For the photies out there, if takes a lot of hours to write that frigging opening paragraph.  Selecting words, that not only capture the essence of the story, but crafting the bait as expertly as we can, hoping that it might catch the eye of one or two of the million readers browsing daily.  We create these dreaded opening paragraphs using our own tools, like photographers would use rules of third, composition, lighting and focus.  Hoping that the choices we make would raise the interest level so that someone might actually finish reading the story.  And don’t get me started on the title.  Fuck.  I have spend hours, days, months contemplating titles.

In the end I don’t blame the bloggers, I blame pictures for the homicidal attack on reading.  Modern man (and woman) has become so accustomed to a microwave way of life.  Everything is about speed and convenience, like lasagne, chicken soup, noodles, fast cars, e-mail and movies.  How many of us have appreciated the finer nuances of novels like Hunger Games or the Girl with the Dragon Tattoo before seeing the movies?  Do we realise that our imagination is a way better director than any previous Oscar winner?

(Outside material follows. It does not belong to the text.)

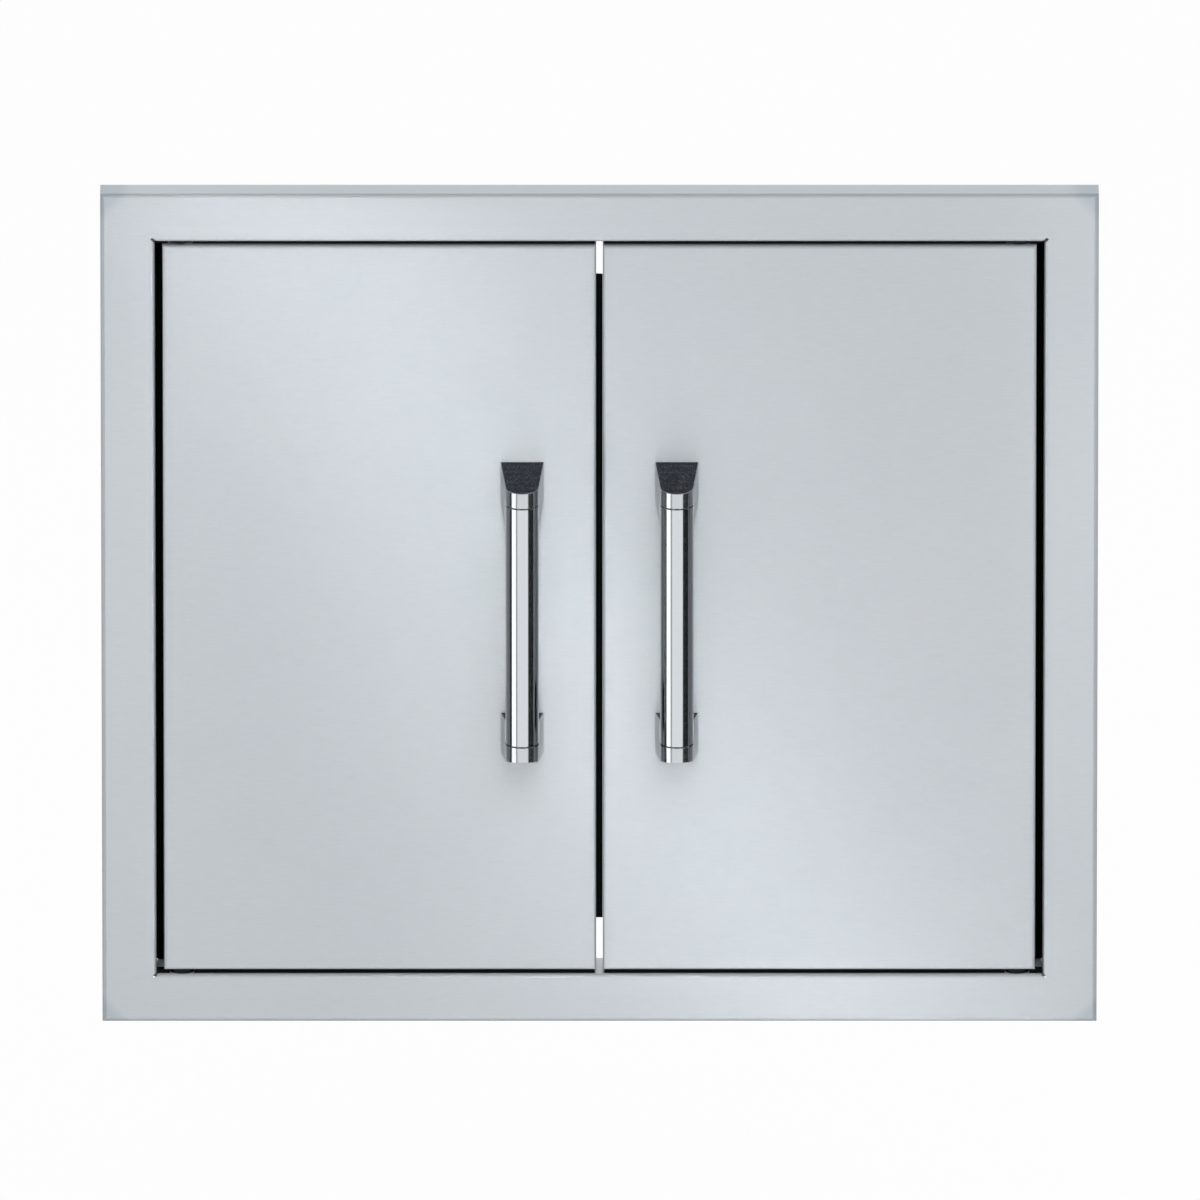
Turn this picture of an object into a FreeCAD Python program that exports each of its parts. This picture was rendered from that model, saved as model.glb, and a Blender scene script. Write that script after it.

I love taking pictures, and I know a good one is worth a thousand words, but it’s damn hard to relay a story in a way that would spark the interest of people.  It takes time, time and time.  Knowing this, as an avid reader, aspiring writer and photographer wannabe, I am slightly schizophrenic.

I do appreciate every like I ever got on my blog and me loving the followers; goes without saying, but you see, rambling in writing makes me feel better.

And you know what, if people like my photo’s more than my writing, I am down with that.  Besides, my son and a few other faithful ones likes them stories. Life’s good.